I have data that looks like this: there is a group of 27 subjects with one dichotomous variable y1 at 3 times points. The probability of y1 is different between the 3 time points (100%, 85%, and 40% respectively). I want to prove that ther is a significant difference between each of the time points (between t1-t2, t1-t3 and t2-t3).
For this I would like to use a logistic regression (ideally a mixed model). I have the impression that there is a statistical difference between all the time point. This impression is confirmed at least by a simple chi-square test looking individually at difference (one test for each pair t1-t2, t1-t3 and t2-t3). However I can't find a logistic model that proves this. Instead, the logistic models seem to tell that there are no difference between t1-t2 and t1-t3.
Here is first 1. the simulation of the data, 2. the chi-square test, 3. fitting of a logistic mixed model, 4. fitting logistic regression 5. fitting logistic regression with a score test as pointed in this answer
1. Simulation of the data
library(dplyr)
library(multcomp)
funda = 25
y_sub1 = rbinom(funda, 1, 0.85)
y_sub2 = rbinom(funda, 1, 0.4)
y1 = c(rep(1, funda), y_sub1, y_sub2)
y1[2*funda + 3] = NA
time = c(rep("t1", funda), rep("t2", funda),
rep("t3", funda))
ID_init = c()
for (i in 1:funda){
ID_init = c(ID_init, paste0("ID", i))
}
ID = rep(ID_init, 3)
df = data.frame(y1, time, ID)
2. Chi square tests
df_t1_t2 = subset(df, time == "t1" | time == "t2")

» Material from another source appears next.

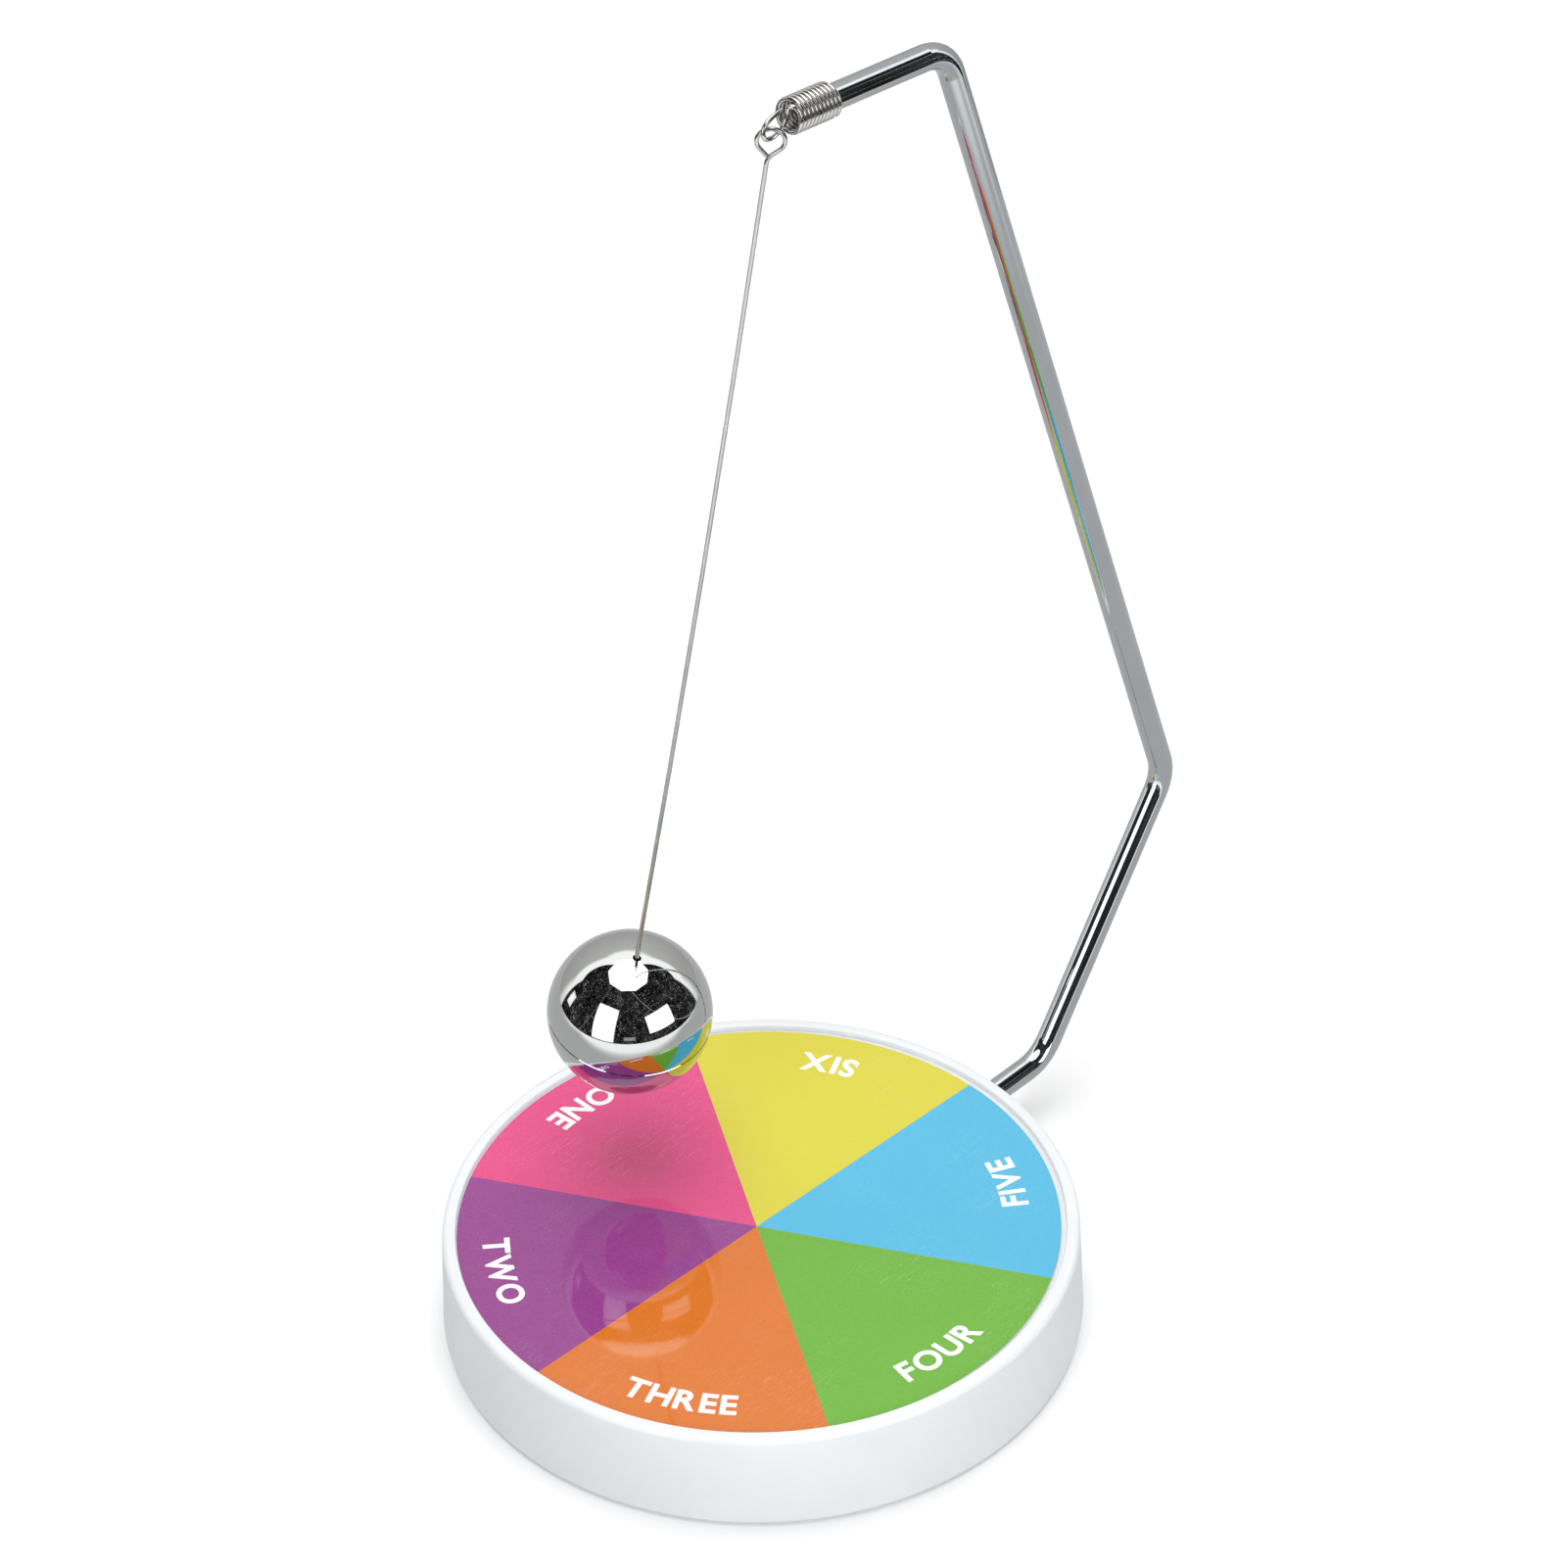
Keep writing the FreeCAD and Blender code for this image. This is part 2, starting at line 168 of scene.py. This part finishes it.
# ---------------------------------------------------------------------------
# Materials
# ---------------------------------------------------------------------------

def plastic(name, colour, dark, rough, grain, depth, mottle=60.0, sss=0.0):
    """Moulded plastic: fine spark texture, faint flow mottling, slight handling wear."""
    m, t, p = start(name, Metallic=0.0, IOR=1.49)
    at = coords(t)
    flow = noise(t, at, mottle, 4.0, 0.6, 0.4)
    speck = noise(t, at, 2600.0, 2.0)
    c = mix(t, span(t, flow, 0.32, 0.70, 0.0, 1.0), dark, colour)
    c = mix(t, span(t, speck, 0.62, 0.78, 0.0, 0.22), c, dark)
    t.links.new(c, p.inputs["Base Color"])
    wear = noise(t, at, 180.0, 5.0, 0.65)
    r = span(t, wear, 0.3, 0.7, rough * 0.86, rough * 1.14)
    r = calc(t, "ADD", r, calc(t, "MULTIPLY", scratches(t, 900.0, (0, 0, 0.7)), 0.06))
    t.links.new(r, p.inputs["Roughness"])
    n = bump(t, noise(t, at, grain, 3.0, 0.6), 0.35, depth)
    n = bump(t, flow, 0.25, depth * 4.0, n)
    t.links.new(n, p.inputs["Normal"])
    if sss:
        p.inputs["Subsurface Weight"].default_value = sss
        p.inputs["Subsurface Radius"].default_value = (1.0, 0.9, 0.8)
        p.inputs["Subsurface Scale"].default_value = 0.0012
    return m


def metal(name, colour, dark, rough_lo, rough_hi, stretch=(1, 1, 1), turn=(0, 0, 0),
          grain=1500.0, depth=2e-6, smudge=55.0, line=0.0):
    """Worked or plated metal: drawn or ground grain, smudges, hairlines."""
    m, t, p = start(name, Metallic=1.0, IOR=2.4)
    at = coords(t)
    worked = coords(t, stretch, turn)
    cloud = noise(t, at, smudge, 5.0, 0.6, 0.6)
    grit = noise(t, worked, grain, 3.0, 0.55)
    c = mix(t, span(t, cloud, 0.30, 0.72, 0.0, 1.0), dark, colour)
    t.links.new(c, p.inputs["Base Color"])
    r = span(t, calc(t, "ADD", calc(t, "MULTIPLY", cloud, 0.6), calc(t, "MULTIPLY", grit, 0.4)),
             0.34, 0.66, rough_lo, rough_hi)
    if line:
        r = calc(t, "ADD", r, calc(t, "MULTIPLY", scratches(t, 420.0, (0.4, 0.2, 0.9)), line))
    t.links.new(r, p.inputs["Roughness"])
    t.links.new(bump(t, grit, 0.30, depth), p.inputs["Normal"])
    return m


def chrome(name, colour, dark, waviness=3e-6):
    """Bright plating: very low roughness, a faint ripple in the plating, smudges and hairlines."""
    m, t, p = start(name, Metallic=1.0)
    at = coords(t)
    cloud = noise(t, at, 42.0, 5.0, 0.62, 0.9)
    t.links.new(mix(t, span(t, cloud, 0.30, 0.72, 0.0, 1.0), dark, colour), p.inputs["Base Color"])
    smear = span(t, cloud, 0.46, 0.70, 0.022, 0.060, True)
    hair = scratches(t, 260.0, (0.3, 0.5, 0.2), 30.0, 0.012)
    t.links.new(calc(t, "ADD", smear, calc(t, "MULTIPLY", hair, 0.10)), p.inputs["Roughness"])
    n = bump(t, noise(t, at, 130.0, 2.0, 0.45), 0.22, waviness * 6.0)
    n = bump(t, hair, 0.12, 1.5e-6, n)
    t.links.new(n, p.inputs["Normal"])
    return m


def dial(name):
    """Printed paper disc under a clear gloss film: six coloured sectors round one point."""
    m, t, p = start(name, Metallic=0.0, IOR=1.45, Coat_Weight=1.0, Coat_IOR=1.58, Specular_IOR_Level=0.05)
    at = coords(t)
    sep = t.nodes.new("ShaderNodeSeparateXYZ")
    t.links.new(at, sep.inputs[0])
    x = calc(t, "SUBTRACT", sep.outputs["X"], DIAL_CENTRE[0])
    y = calc(t, "SUBTRACT", sep.outputs["Y"], DIAL_CENTRE[1])
    turns = calc(t, "DIVIDE", calc(t, "ARCTAN2", y, x), 2 * math.pi)
    f = calc(t, "FRACT", calc(t, "SUBTRACT", calc(t, "ADD", turns, 2.0), FIRST_EDGE / 360.0))
    ramp = t.nodes.new("ShaderNodeValToRGB")
    ramp.color_ramp.interpolation = "CONSTANT"
    els = ramp.color_ramp.elements
    els.remove(els[1])
    els[0].position = 0.0
    els[0].color = rgba(SECTORS[0][1])
    for i, (_, colour, _) in enumerate(SECTORS[1:], 1):
        e = els.new(i / 6.0)
        e.color = rgba(colour)
    t.links.new(f, ramp.inputs["Fac"])
    ink = ramp.outputs["Color"]
    # ink density: slow drift over the sheet and a fine printed grain
    drift = noise(t, at, 38.0, 3.0)
    grain = noise(t, at, 4200.0, 2.0, 0.7)
    ink = mix(t, span(t, drift, 0.3, 0.7, 0.0, 0.07), ink, (0.80, 0.80, 0.80), "MULTIPLY")
    ink = mix(t, span(t, grain, 0.35, 0.75, 0.0, 0.05), ink, (0.92, 0.92, 0.90))
    hair = scratches(t, 150.0, (0, 0, 0.45), 26.0, 0.010)
    ink = mix(t, calc(t, "MULTIPLY", hair, 0.20), ink, (0.95, 0.95, 0.95))
    # cut edge of the sheet is white paper
    edge = calc(t, "LESS_THAN", sep.outputs["Z"], DIAL_TOP_Z - 0.02 * MM)
    ink = mix(t, edge, ink, (0.86, 0.86, 0.84))
    t.links.new(ink, p.inputs["Base Color"])
    t.links.new(span(t, noise(t, at, 900.0, 3.0), 0.3, 0.7, 0.42, 0.58), p.inputs["Roughness"])
    smear = span(t, noise(t, at, 55.0, 4.0, 0.6, 0.5), 0.40, 0.72, 0.032, 0.075)
    t.links.new(calc(t, "ADD", smear, calc(t, "MULTIPLY", hair, 0.22)), p.inputs["Coat Roughness"])
    n = bump(t, noise(t, at, 190.0, 2.0, 0.4), 0.30, 9e-6)
    n = bump(t, hair, 0.20, 2e-6, n)
    t.links.new(n, p.inputs["Coat Normal"])
    return m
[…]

chisq.test(df_t1_t2$y1, df_t1_t2$time)
Chi-squared approximation may be incorrect
Pearson's Chi-squared test with Yates' continuity correction
data: df_t1_t2$y1 and df_t1_t2$time
X-squared = 5.9801, df = 1, p-value = 0.01447
df_t1_t3 = subset(df, time == "t1" | time == "t3")
chisq.test(df_t1_t3$y1, df_t1_t3$time)
Pearson's Chi-squared test with Yates' continuity correction
data: df_t1_t3$y1 and df_t1_t3$time
X-squared = 19.672, df = 1, p-value = 9.193e-06
df_t2_t3 = subset(df, time == "t2" | time == "t3")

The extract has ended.